Je ne veux pas refaire ici la triste peinture des vices secrets dm tchinovnisme et des honteux ulcères de l’administration impériale[1], C’est là un sujet trop répugnant pour s’y appesantir volontiers ; ce que je suis obligé de constater, c’est que, sous ce rapport comme sous bien d’autres, le long règne d’Alexandre II n’a point tenu les espérances qu’il avait suscitées à son aurore. S’il y a eu progrès dans la première moitié du règne, il y a eu plutôt recul dans les dernières années. La guerre, qui partout ouvre une ample carrière aux intrigans et aux spéculateurs, a, durant la double campagne de Bulgarie et d’Arménie, livré un vaste champ aux tripotages, aux exactions de toute sorte.
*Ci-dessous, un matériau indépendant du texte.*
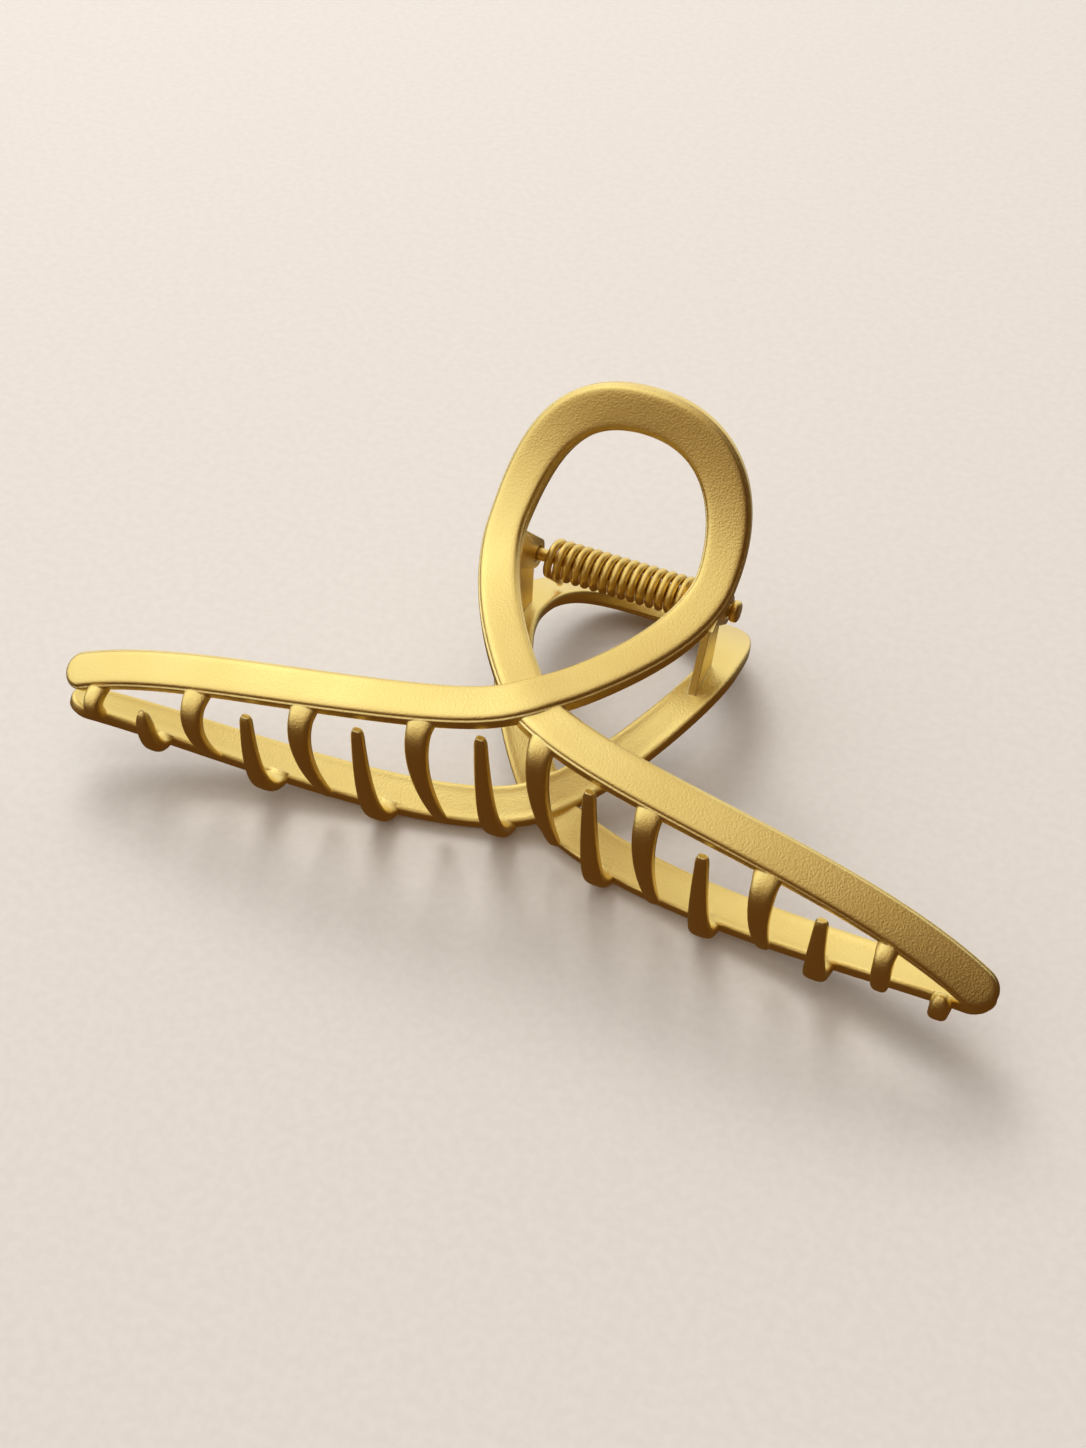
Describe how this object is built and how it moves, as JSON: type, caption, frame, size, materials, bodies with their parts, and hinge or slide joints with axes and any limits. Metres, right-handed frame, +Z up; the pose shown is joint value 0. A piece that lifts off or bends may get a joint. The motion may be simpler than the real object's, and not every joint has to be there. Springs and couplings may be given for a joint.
{
  "type": "claw clip",
  "caption": "Gold metal claw clip: two identical cast ribbon-loop jaws with curved interleaving teeth, a headed hinge pin and a coiled torsion spring.",
  "frame": {"origin": "on the table under the middle of the clip's bounding box, as it lies closed on its rear jaw", "axes": "+X along the clip's length, +Y from the teeth towards the finger loops, +Z up, out of the front jaw"},
  "size_m": [0.1084, 0.0536, 0.0419],
  "materials": {
    "cast_gold": "satin gold plating over a zinc-alloy casting",
    "pin_gold": "gold-plated steel, satin",
    "spring_gold": "gold-plated spring steel wire, polished"
  },
  "bodies": {
    "rear": {"rear_jaw": "cast_gold", "hinge_pin": "pin_gold", "torsion_spring": "spring_gold"},
    "front": {"front_jaw": "cast_gold"}
  },
  "joints": [
    {"name": "jaw_hinge", "type": "hinge", "parent": "rear", "child": "front", "pos_m": [0, 0.011, 0.01859], "axis": [-1, 0, 0], "range_deg": [0, 118], "stiffness_Nm_per_rad": 0.046, "springref_deg": -57.3, "deforming": ["torsion_spring"]}
  ]
}
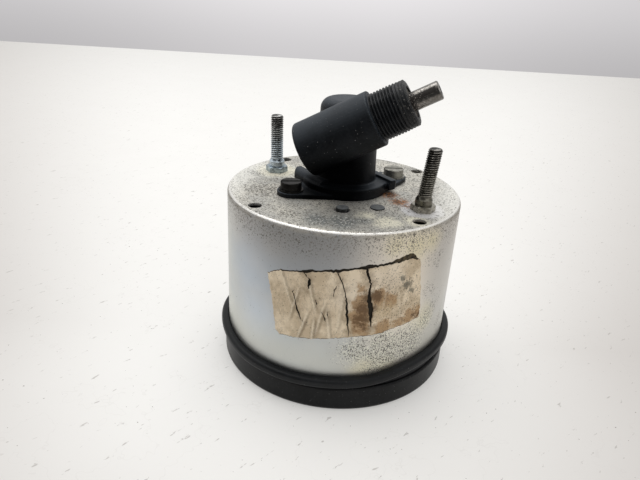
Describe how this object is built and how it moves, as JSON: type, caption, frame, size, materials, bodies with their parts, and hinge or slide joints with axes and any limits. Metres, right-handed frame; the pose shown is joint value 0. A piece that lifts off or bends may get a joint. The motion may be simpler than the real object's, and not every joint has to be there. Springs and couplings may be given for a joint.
{
  "type": "mechanical tachometer",
  "caption": "Cable-driven magnetic tachometer in a round steel can, with an inclined threaded right-angle drive on its back.",
  "frame": {"origin": "on the instrument's axis, in the front plane of the bezel", "axes": "+Z along the instrument's axis, from the dial towards the drive on the back; +X is the heading of the inclined drive barrel, seen along the axis"},
  "size_m": [0.0854, 0.0854, 0.1032],
  "materials": {
    "can_steel": "satin zinc plate, stained",
    "black_paint": "satin black",
    "rubber": "matte",
    "glass": "clear",
    "dial_black": "matte black",
    "black_steel": "blackened",
    "bright_steel": "ground",
    "cast_alloy": "as cast",
    "brass": "turned",
    "spring_bronze": "rolled",
    "zinc_steel": "zinc plate",
    "black_plastic": "moulded matte",
    "dull_steel": "dull, dirty",
    "peg_steel": "dark",
    "label_paper": "aged paper",
    "gear_plastic": "natural nylon",
    "magnet_alloy": "as cast",
    "aluminium_sheet": "drawn",
    "pointer_white": "satin white",
    "cap_black": "semi-gloss"
  },
  "bodies": {
    "case": {"rear_case": "can_steel", "bezel_ring": "black_paint", "rubber_ring": "rubber", "glass": "glass", "glass_seal": "rubber", "dial_ring": "black_paint", "dial_plate": "dial_black", "dial_screws": "black_steel", "stop_pins": "bright_steel", "movement_frame": "cast_alloy", "movement_bridge": "cast_alloy", "bridge_pillars": "brass", "staff_bush": "brass", "spindle_bush": "brass", "spring_post": "brass", "hairspring": "spring_bronze", "mounting_studs": "zinc_steel", "stud_nuts": "zinc_steel", "drive_housing": "black_plastic", "clamp_screws": "dull_steel", "clamp_washers": "dull_steel", "locating_pegs": "peg_steel", "barrel_plug": "black_plastic", "input_bush": "brass", "output_bush": "brass", "thrust_washers": "brass", "paper_label": "label_paper"},
    "input_drive": {"input_shaft": "bright_steel", "input_gear": "gear_plastic"},
    "rotor": {"output_shaft": "bright_steel", "output_gear": "gear_plastic", "magnet_spindle": "bright_steel", "magnet": "magnet_alloy", "field_cup": "zinc_steel"},
    "indicator": {"pointer_staff": "bright_steel", "drag_cup": "aluminium_sheet", "spring_collet": "brass", "pointer": "pointer_white", "pointer_cap": "cap_black"}
  },
  "joints": [
    {"name": "rotor_spin", "type": "hinge", "parent": "case", "child": "rotor", "pos_m": [0, 0, 0.085], "axis": [0, 0, 1], "continuous": true},
    {"name": "input_spin", "type": "hinge", "parent": "case", "child": "input_drive", "pos_m": [0, -0.013, 0.085], "axis": [0.8704, 0, 0.4924], "continuous": true},
    {"name": "pointer_swing", "type": "hinge", "parent": "case", "child": "indicator", "pos_m": [0, 0, 0.0061], "axis": [0, 0, 1], "range_deg": [0, 270], "stiffness_Nm_per_rad": 0.0001}
  ],
  "couplings": [
    {"joint": "input_spin", "follows": "rotor_spin", "ratio": -1}
  ]
}
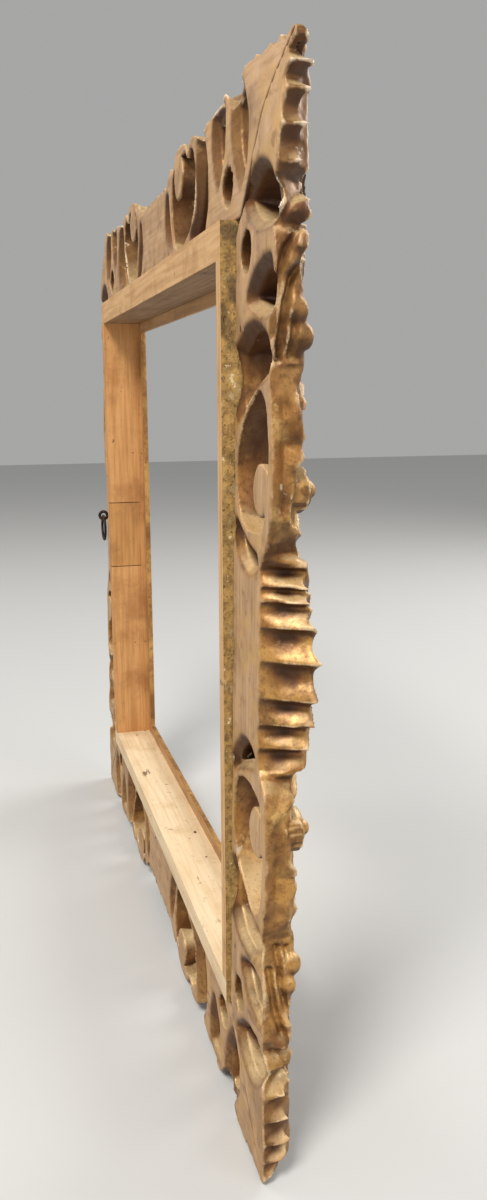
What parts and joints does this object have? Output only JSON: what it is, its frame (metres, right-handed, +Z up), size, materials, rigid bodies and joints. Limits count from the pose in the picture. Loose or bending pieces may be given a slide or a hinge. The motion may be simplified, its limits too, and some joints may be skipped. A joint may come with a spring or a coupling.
{
  "type": "carved giltwood picture frame",
  "caption": "Empty carved and pierced giltwood picture frame with a deep plain wooden box behind, gilded sight edge, fans, scrolls and corner leaves, and a swinging iron hanging ring.",
  "frame": {"origin": "middle of the footprint of the whole frame, on the surface that its lower corner leaves stand on", "axes": "+Z up the frame as it stands, +X along its width, +Y out of its back, so the gilded front faces -Y"},
  "size_m": [0.649, 0.0522, 0.629],
  "materials": {
    "box_wood": "bare aged softwood",
    "patch_wood": "bare wormy softwood",
    "peg_wood": "bare hardwood",
    "sight_gilding": "worn water gilding on gesso over wood",
    "carved_gilding": "worn water gilding on gesso over carved wood, bare at the back",
    "iron": "dark rusted wrought iron",
    "ring_iron": "dark worn wrought iron"
  },
  "bodies": {
    "frame": {"liner_top": "box_wood", "liner_bottom": "box_wood", "liner_left": "box_wood", "liner_right": "box_wood", "liner_patch": "patch_wood", "sight_strip_top": "sight_gilding", "sight_strip_bottom": "sight_gilding", "sight_strip_left": "sight_gilding", "sight_strip_right": "sight_gilding", "carved_top": "carved_gilding", "carved_bottom": "carved_gilding", "carved_left": "carved_gilding", "carved_right": "carved_gilding", "lap_pegs": "peg_wood", "border_nails": "iron", "screw_eye": "iron"},
    "ring": {"hanging_ring": "ring_iron"}
  },
  "joints": [
    {"name": "ring_swing", "type": "hinge", "parent": "frame", "child": "ring", "pos_m": [0.28, 0.02032, 0.3296], "axis": [1, 0, 0], "range_deg": [-10, 188]}
  ]
}
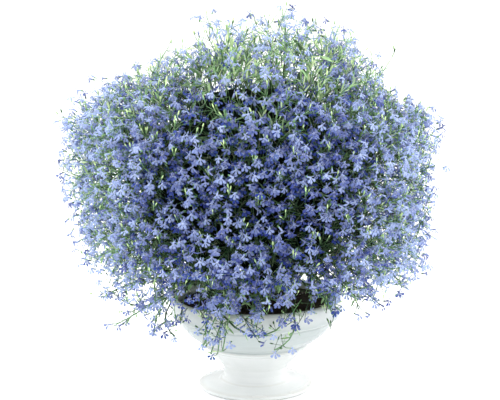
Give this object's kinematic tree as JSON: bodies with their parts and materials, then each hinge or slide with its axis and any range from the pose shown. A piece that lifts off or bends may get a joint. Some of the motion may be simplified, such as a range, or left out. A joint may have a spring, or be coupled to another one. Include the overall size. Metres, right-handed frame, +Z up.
{
  "type": "potted trailing lobelia",
  "caption": "Trailing lobelia in full flower: a broad mound of small lavender-blue florets spilling over a low white glazed pedestal bowl.",
  "frame": {"origin": "middle of the pot's foot, on the surface that it stands on", "axes": "+Z up along the pot's axis, -Y the front, where the fringe of flowers hangs lowest over the rim"},
  "size_m": [0.5028, 0.4897, 0.4897],
  "materials": {
    "pot": "glossy white glaze",
    "soil": "loose dark potting soil",
    "foliage": "soft green leaf and stem",
    "flower": "soft lavender-blue petal"
  },
  "bodies": {
    "root": {"pot": "pot", "soil": "soil", "leafy_stem_01": "foliage", "leafy_stem_02": "foliage", "leafy_stem_03": "foliage", "leafy_stem_04": "foliage", "leafy_stem_05": "foliage", "leafy_stem_06": "foliage", "leafy_stem_07": "foliage", "leafy_stem_08": "foliage", "leafy_stem_09": "foliage", "leafy_stem_10": "foliage", "leafy_stem_11": "foliage", "leafy_stem_12": "foliage", "leafy_stem_13": "foliage", "flower_spray_01": "flower", "flower_spray_02": "flower", "flower_spray_03": "flower", "flower_spray_04": "flower", "flower_spray_05": "flower", "flower_spray_06": "flower", "flower_spray_07": "flower", "flower_spray_08": "flower", "flower_spray_09": "flower", "flower_spray_10": "flower", "flower_spray_11": "flower", "flower_spray_12": "flower", "flower_spray_13": "flower", "flower_spray_14": "flower", "flower_spray_15": "flower", "flower_spray_16": "flower", "flower_spray_17": "flower", "flower_spray_18": "flower", "flower_spray_19": "flower", "flower_spray_20": "flower", "flower_spray_21": "flower", "flower_spray_22": "flower", "flower_spray_23": "flower", "flower_spray_24": "flower", "flower_spray_25": "flower", "flower_spray_26": "flower", "flower_spray_27": "flower", "flower_spray_28": "flower", "flower_spray_29": "flower", "flower_spray_30": "flower", "flower_spray_31": "flower", "flower_spray_32": "flower", "flower_spray_33": "flower", "flower_spray_34": "flower", "flower_spray_35": "flower", "flower_spray_36": "flower", "flower_spray_37": "flower", "flower_spray_38": "flower", "flower_spray_39": "flower", "flower_spray_40": "flower", "flower_spray_41": "flower", "flower_spray_42": "flower"}
  },
  "joints": []
}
Les souffrances du soldat, mal nourri et mal vêtu, ont enrichi de nombreux aventuriers et, avec les fournisseurs infidèles, de hauts personnages civils et militaires, si bien qu’en dépit des réclamations de l’opinion publique le gouvernement a été longtemps sans oser faire de procès aux contractans les plus compromis, de peur de laisser dévoiler de trop nombreuses et trop hautes complicités[2].

  1. Voyez, par exemple, la Revue du 15 décembre 1877. Le lecteur trouvera bientôt de nouveaux détails à cet égard dans le deuxième volume de l’Empire des tsars et les Russes.
  2. Nous devons dire que récemment on s’est décidé à poursuivre devant les tribunaux quelques-uns des intendans accusés d’actes coupables.